CANADA is divided into the following chapters:
(1) ONTARIO. This chapter, for example, devotes about 15 to 50 pages each to Toronto, Niagara Peninsula, southwestern Ontario, Georgian Bay, northern Ontario, and Ottawa;
(3) NOVA SCOTIA;
(4) NEW BRUNSWICK;
(5) PRINCE EDWARD ISLAND;
(6) NEWFOUNDLAND & LABRADOR;
(10) NATIONAL PARKS. This chapter, which is 60 pages, covers the following parks -- Gwaii Haanas; Banff; Ukkusiksalik; Jaspter; Terra Nova; Quttinirpaaq; Auyuittuq; Aulavik; Torngat Mountains; Ivvavik; Wapusk; Wood Buffalo; Forillon; Yoho; Waterton Lakes; Riding Mountain; Cape Breton Highlands; Pacific Rim; Kootenay; Fundy; Glacier; Point Pelee; Prince Edward Island; Georgian Bay Islands; Kluane, and a few others. In perusing this list of names, most Americans will likely be struck with the notion that they know nothing about Canada, and they will likely be inspired to schedule a 2-week vacation for visiting two or three of these parks;
(11) BRITISH COLUMBIA;
(12) YUKON TERRITORY;
(13) NORTHWEST TERRITORIES; and
(14) NUNAVUT. This chapter, for example, devotes a few pages each to Iqaliut, Baffin region, Kivalliq region, Kitikmeot region.
My approach to continuing this review will be to open a half-dozen pages at random. Page 111 informs us that a restaurant called, TAPS ON QUEEN BREWHOUSE & GRILL has shepherd's pie, a curry with quinoa, couscous, adzuki beans, and mung beans, and beers brewed on-site. Page 188 tells us that Gananoque is a "dainty Victorian town deep in the heart of the Thousand Islands region" with various boating companies and kayaking companies. Page 258 tells us about the old fortifications of Quebec, where you can walk 4.6 kilometers on top of a wall, and walk around the Old Upper Town, and see forts, cannons, and demonstrations of musket firings. Page 366 talks about boating tours for going whale watching, and about a rug-hooking museum. (Now how many tourist destinations provide a 3-hour whale-watching tour plus a rug museum??? Not too many, I would say!!!) Page 463 identifies a market where you can buy seal flippers (yum, yum) suitable for pies and making seal-jerky, caribou steaks, and partridgeberry pies. Nearby is the Ocean Sciences Centre, a free museum that teaches about the salmon life cycle, seal navigations and ocean currents. Page 573 describes the Inglewood Bird Sanctuary and nearby Calgary Chinese Cultural Centre constructed in 1993, which has 561 painted dragons. Page 671 talks about the Royal BC Museum, which contains dioramas featuring a woolly mammoth, elk, grizzlies, and exhibits of indigenous cultures, including masks. Page 739 details Kootenay National Park and the Radium Hot Springs, where bighorn sheep wander through town.
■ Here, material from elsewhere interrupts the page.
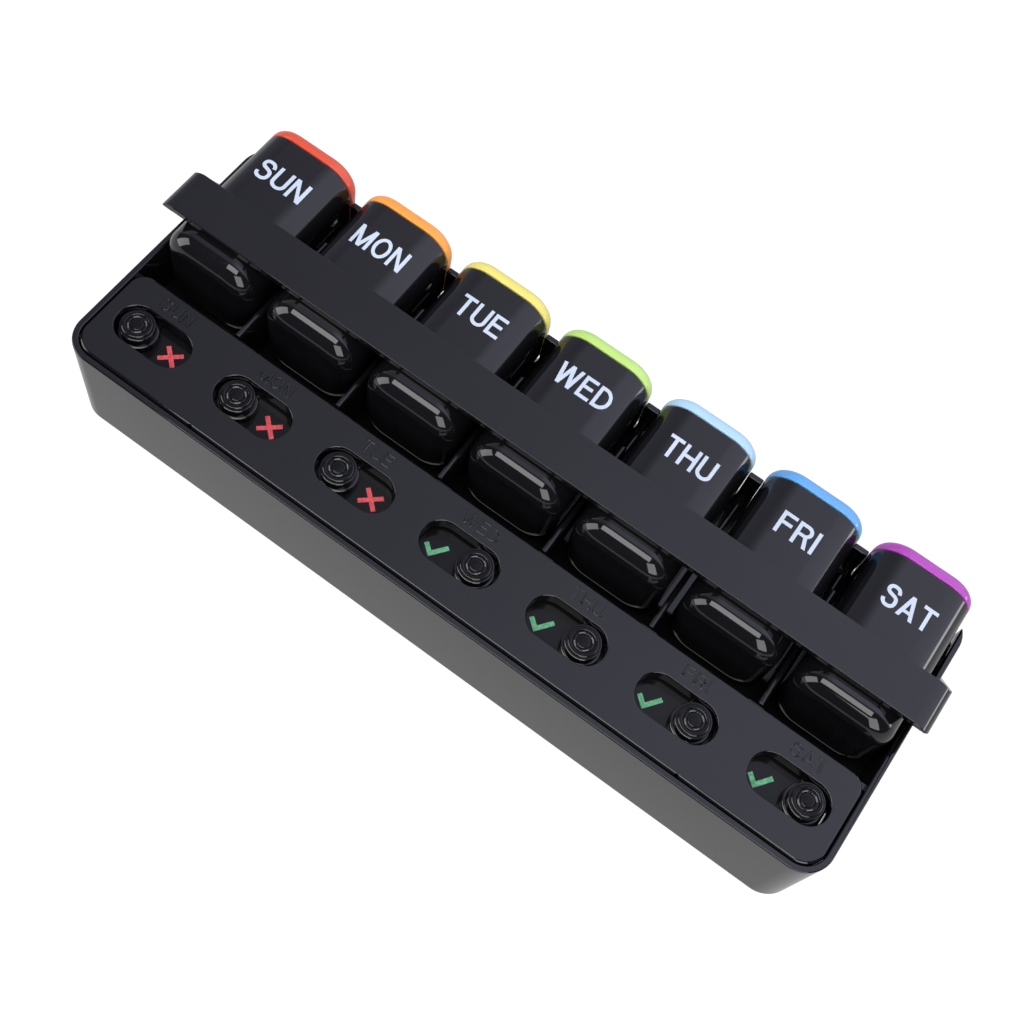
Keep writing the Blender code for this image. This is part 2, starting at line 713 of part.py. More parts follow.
def build_lid_pin(day):
    x = day_x(day)
    origin = (x, HINGE_Y, HINGE_Z)
    length = LID_KNUCKLE + 2 * (EAR_WIDTH + HINGE_SIDE_GAP)
    pin = hinge_disc(x, length, LID_PIN_RADIUS, PIN_STEPS, origin)
    part("lid_pin_" + day, pin, steel(), origin)


def tangent(point, centre, radius, side):
    """Angle on the circle at which a line from the point touches it, on the given side."""
    dx, dy = point[0] - centre[0], point[1] - centre[1]
    return math.atan2(dy, dx) + side * math.acos(radius / math.hypot(dx, dy))


def bar_side_outline():
    """The bar seen from the side: the flat strip on top, and an arm that narrows down and back to its hub."""
    front, back = BAR_Y, BAR_Y + BAR_WIDTH
    centre = (PIVOT_Y, PIVOT_Z)
    rear = tangent((back, BAR_BOTTOM), centre, ARM_HUB, -1)
    fore = tangent((front, BAR_BOTTOM), centre, ARM_HUB, 1)
    hub = arc(centre, ARM_HUB, rear, fore - FULL_TURN, ROUND_STEPS // 2)
    return [(front, BAR_BOTTOM), (front, BAR_TOP), (back, BAR_TOP), (back, BAR_BOTTOM), *hub]


def bar_front_outline():
    """The bar seen from the front: an upturned U with rounded folds."""
    low = PIVOT_Z - ARM_HUB - OVERRUN
    outer = rounded((-ARM_OUTER, low), (ARM_OUTER, BAR_TOP), [0, 0, BAR_FOLD, BAR_FOLD], FOLD_STEPS)
    folds = [0, 0, BAR_INNER_FOLD, BAR_INNER_FOLD]
    inner = rounded((-ARM_INNER, low), (ARM_INNER, BAR_BOTTOM), folds, FOLD_STEPS)
    return outer[1:] + outer[:1] + inner[:1] + inner[:0:-1]


def build_bar():
    """The bar over the pods, its origin on the pivot."""
    middle = (PIVOT_Y, PIVOT_Z)
    origin = (0.0, *middle)
    reach = ARM_OUTER + OVERRUN
    mesh = slab(bar_side_outline(), -reach, reach, "X", (), origin)
    bar = part("lock_bar", mesh, black(), origin)
    folded = slab(bar_front_outline(), BAR_Y - OVERRUN, PIVOT_Y + ARM_HUB + OVERRUN, "Y")
    combine(bar, helper("keep_bar", folded), "INTERSECT")
    for name, side in SIDES.items():
        ends = across(side, ARM_INNER - OVERRUN, reach)
        hole = disc(middle, PIVOT_RADIUS + PIVOT_CLEARANCE, *ends, axis="X", steps=SEAT_STEPS)
        cut(bar, helper("cut_arm_" + name, hole))
        ends = across(side, ARM_OUTER - PIVOT_HEAD - CLEARANCE, reach)
        seat = disc(middle, PIVOT_HEAD_RADIUS + CLEARANCE, *ends, axis="X", steps=SEAT_STEPS)
        cut(bar, helper("cut_head_" + name, seat))


def build_pivot_pins():
    """Headed pins through the bar's arms, held in the bosses of the tray."""
    middle = (PIVOT_Y, PIVOT_Z)
    for name, side in SIDES.items():
        ends = across(side, ARM_OUTER - PIVOT_HEAD, ARM_OUTER)
        head = disc(middle, PIVOT_HEAD_RADIUS, *ends, axis="X", steps=SEAT_STEPS)
        pin = part("pivot_pin_" + name, head, steel())
        ends = across(side, INSIDE - PIVOT_BOSS, ARM_OUTER - PIVOT_HEAD / 2)
        shank = disc(middle, PIVOT_RADIUS, *ends, axis="X", steps=SMALL_STEPS)
        join(pin, helper("add_pin_" + name, shank))


def stand_on_table():
    for item in (*PARTS.objects, *CUTTERS.objects):
        item.location.z -= TABLE


def build():
    global PARTS, CUTTERS
    clear_scene()
    PARTS = new_collection("pill_organizer")
    CUTTERS = new_collection("cutters", hidden=True)
    build_tray()
    build_base_plate()
    build_screws()
    build_feet()
    build_panel()
    build_slot_plate()
    build_buttons()
    for day in DAY_COLOURS:
        build_pod(day)
        build_lid(day)
        build_lid_pin(day)
    build_bar()
    build_pivot_pins()
    stand_on_table()


build()
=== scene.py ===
"""Looks of the weekly pill organizer: pieces, materials, marks, floor, light and camera."""
import json
import math

import bmesh
import bpy
from mathutils import Matrix, Vector

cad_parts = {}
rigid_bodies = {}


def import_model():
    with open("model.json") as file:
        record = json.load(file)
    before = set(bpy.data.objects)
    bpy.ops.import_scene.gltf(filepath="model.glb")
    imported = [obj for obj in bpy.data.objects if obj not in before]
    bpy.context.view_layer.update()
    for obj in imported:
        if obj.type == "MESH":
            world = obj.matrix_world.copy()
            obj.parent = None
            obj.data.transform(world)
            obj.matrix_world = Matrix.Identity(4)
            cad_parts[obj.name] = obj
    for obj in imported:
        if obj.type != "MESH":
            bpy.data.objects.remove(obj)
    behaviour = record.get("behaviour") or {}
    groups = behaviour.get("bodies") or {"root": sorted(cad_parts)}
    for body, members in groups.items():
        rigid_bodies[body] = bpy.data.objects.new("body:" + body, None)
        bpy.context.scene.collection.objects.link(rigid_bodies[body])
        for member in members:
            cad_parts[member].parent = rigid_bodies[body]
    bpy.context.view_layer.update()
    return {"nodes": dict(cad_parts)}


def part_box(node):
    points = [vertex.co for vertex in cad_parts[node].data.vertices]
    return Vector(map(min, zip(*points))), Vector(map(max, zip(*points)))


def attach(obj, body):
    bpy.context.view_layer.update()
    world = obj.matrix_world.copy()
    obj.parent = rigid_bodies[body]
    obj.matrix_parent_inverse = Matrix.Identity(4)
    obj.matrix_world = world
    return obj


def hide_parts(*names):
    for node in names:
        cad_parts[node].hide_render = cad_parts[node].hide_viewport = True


for startup in list(bpy.data.objects):
    bpy.data.objects.remove(startup, do_unlink=True)
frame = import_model()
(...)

The writing is straightforward, but not dry. The journalists are aware that there are readers holding this massive tour guide. And, from time to time, the reader encounters gripping comments such as, "Much of Midland's fascinating history focuses on the bloody altercations between the Huron and the Christian stalwarts" (page 145), "Captain Mark promises not only guaranteed whales but also time to see seals as well as Gampo Abbey," (page 368), and "bear trail closures are a possibility, especially in berry -- season June to September (page 594).
I noticed that a number of other reviewers have documented that this travel guide is filled with inaccuracies. I am willing to believe that this guide is filled with inaccuracies. Therefore, I suggest that the guide be used as an indication as to what adventures might be found in various parks, or in various towns, but to leave the FINE-TUNING to what the traveler finds during the traveler's actual vacation trip. (Too bad about the inaccuracies. It should not be this way.)